All Grain Yeast:
WLP029 - German Ale/Koelsch Yeast Starter:
1 L Additional Yeast or Yeast Starter:
n/a Batch Size (Gallons):
5.5 Original Gravity:
1.042 Final Gravity:
23.7 (Tinseth) Boiling Time (Minutes):
3-5 SRM Primary Fermentation (# of Days & Temp):
9 d @ 63-70F Additional Fermentation:
n/a Secondary Fermentation (# of Days & Temp):
14 d @ 70
4.5# U.S. 2-row pale malt
2.0# Belgian Pilsner
0.75# Flaked rye
1 oz. Cascades (Argentine) 3.2% AA 75 mins (FWH)
1 oz. Cascades (Argentine) 20 mins
0.5 oz Cascades (Argentine) 10 mins
0.5 oz Cascades (Argentine) 5 mins
0.5 oz Cascades (Argentine) DRY
Mash: Protein rest - 20 mins @ 129; Sacc rest - approx 45 mins @ 152 (or until converted); Mash out @ 170.
Water: Soft. I added about a quarter teaspoon or so of Burton salts per 5 gallons of RO water.
This was inspired by BierMuncher's Sterling Gold, in that a wanted a good, crisp Summer drinker with spicy sort of hop character. Since I had the Argentine Cascades in the freezer, I took them for a spin.

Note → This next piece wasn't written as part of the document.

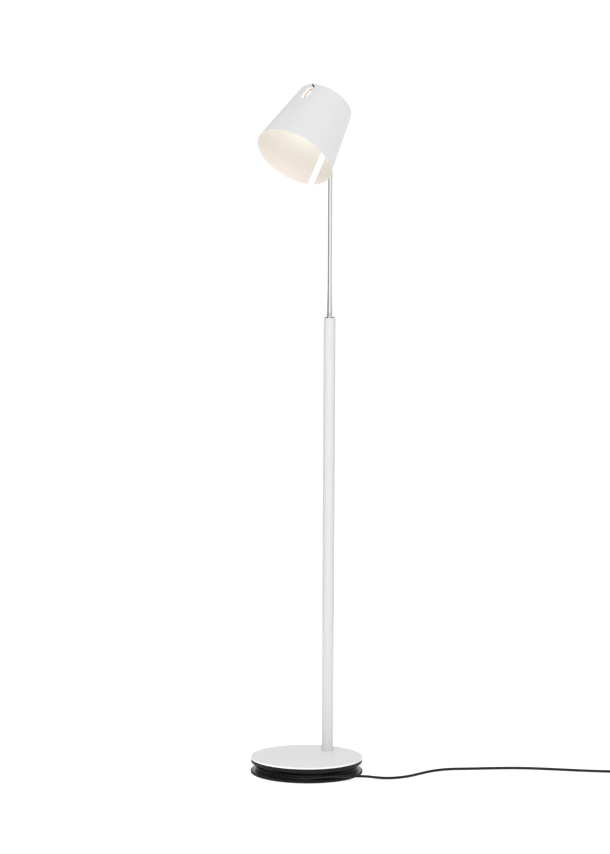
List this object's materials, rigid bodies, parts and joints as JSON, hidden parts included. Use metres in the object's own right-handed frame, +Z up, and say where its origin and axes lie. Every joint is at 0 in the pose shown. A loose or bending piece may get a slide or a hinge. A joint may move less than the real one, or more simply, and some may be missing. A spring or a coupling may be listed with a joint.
{
  "type": "floor lamp",
  "caption": "Floor lamp: round cord-reel base, off-centre telescopic pole and rod, conical metal shade with a back slot that tilts on the rod's end.",
  "frame": {"origin": "centre of the round base on the floor", "axes": "+Z up, the pole stands towards +Y, the shade faces -Y"},
  "size_m": [0.8105, 0.5626, 1.4185],
  "materials": {
    "black_rubber": "matt",
    "plated_steel": "satin",
    "black_plastic": "satin",
    "cast_iron": "rough",
    "white_paint": "satin",
    "zinc": "satin",
    "black_cord": "satin",
    "white_plastic": "matt",
    "satin_chrome": "satin",
    "nylon": "matt",
    "shade_paint": "satin",
    "cast_aluminium": "matt",
    "board_white": "gloss",
    "phosphor": "matt",
    "opal": "satin",
    "black_strap": "matt",
    "plug_black": "satin",
    "plug_nickel": "bright"
  },
  "bodies": {
    "stand": {"foot_rim": "black_rubber", "lower_plate": "plated_steel", "cord_spool": "black_plastic", "base_weight": "cast_iron", "top_plate": "white_paint", "base_screws": "zinc", "pole_nipple": "zinc", "nipple_nut": "zinc", "nipple_washer": "zinc", "cord_grommet": "black_rubber", "base_lead": "black_cord", "driver_case": "white_plastic", "driver_lead": "black_cord", "pole_foot_plug": "zinc", "pole_tube": "white_paint", "pole_top_bush": "black_plastic", "rod_collar": "satin_chrome", "pole_coil_lead": "black_cord", "cord_winding": "black_cord", "cord_lead": "black_cord", "cord_coil": "black_cord", "cord_tail": "black_cord", "cord_tie": "black_strap", "plug_boot": "plug_black", "plug_body": "plug_black", "plug_pins": "plug_nickel"},
    "slider": {"rod_guide": "nylon", "guide_friction_ring": "black_rubber"},
    "mast": {"inner_rod": "satin_chrome", "rod_stop_rings": "zinc", "rod_lead": "black_cord", "rod_knuckle": "satin_chrome"},
    "head": {"shade": "shade_paint", "shade_cap": "white_paint", "head_bracket": "satin_chrome", "bracket_screws": "satin_chrome", "pivot_screw": "satin_chrome", "pivot_nut": "satin_chrome", "friction_washers": "nylon", "heat_sink": "cast_aluminium", "heat_sink_screws": "satin_chrome", "led_board": "board_white", "led_emitter": "phosphor", "diffuser": "opal", "lens_ring": "white_plastic", "switch_block": "white_plastic"},
    "button": {"switch_pin": "black_plastic"}
  },
  "joints": [
    {"name": "height_slide", "type": "slide", "parent": "stand", "child": "slider", "axis": [0, 0, 1], "range_m": [-0.23, 0.1], "deforming": ["pole_coil_lead"]},
    {"name": "rod_swivel", "type": "hinge", "parent": "slider", "child": "mast", "pos_m": [0, 0.072, 0.719], "axis": [0, 0, 1], "range_deg": [-175, 175]},
    {"name": "shade_tilt", "type": "hinge", "parent": "mast", "child": "head", "pos_m": [0, 0.072, 1.3355], "axis": [-1, 0, 0], "range_deg": [-46, 44]},
    {"name": "switch_press", "type": "slide", "parent": "head", "child": "button", "axis": [0, 0.6947, -0.7193], "range_m": [0, 0.0015], "stiffness_N_per_m": 400, "springref_m": -0.002}
  ]
}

Aroma is clean, a little sweet, with mild spicy, floral, and citrus notes from the hops. There is a mild Pilsner malt note, and just a touch more spiciness from the rye (which I might bump to 1.5#).
Appearance is light golden (around 4 SRM, as best as I can tell) with a meringue-like, white head that lasts and provides light lacing. It started off quite hazy at first, but it has been clearing up rapidly.
Flavor follows aroma: a little sweet with very mild hop flavor. It dries out quickly in the mouth and finishes mildly bitter.
Medium-light body gets a little support from the rye, and that keeps the beer from feeling watery. I kept the carbonation down on this one a little, as I do not like beers that get too fluffy or lose flavor and aroma to carbonation bite. There is no astringecy, diacetyl, or any other unexpected sensations.
I wanted a nice, Summer drinker, and I got it. This one also is very popular with the neighbors. So far, I've received comments along the lines of "delicious" and "refreshing" from them and other brewers.
I think it is important to keep this one clean or with very mild fermentation character. Anything more than a little flavor or aroma from the yeast, and you risk covering everything else up. Also, a little bit of DMS would be very pleasant here. I originally boiled for 75 minutes, but that was too much. The shorter boil also will help keep your color on the lighter side, which is nice with this beer.
I also like the Argentine hops very much, as they let me get a mild but complex hop profile without a complex recipe or measuring out quarter ounces. I may tweak this around when I brew it again, but just for the sake of playing. It is good as it is.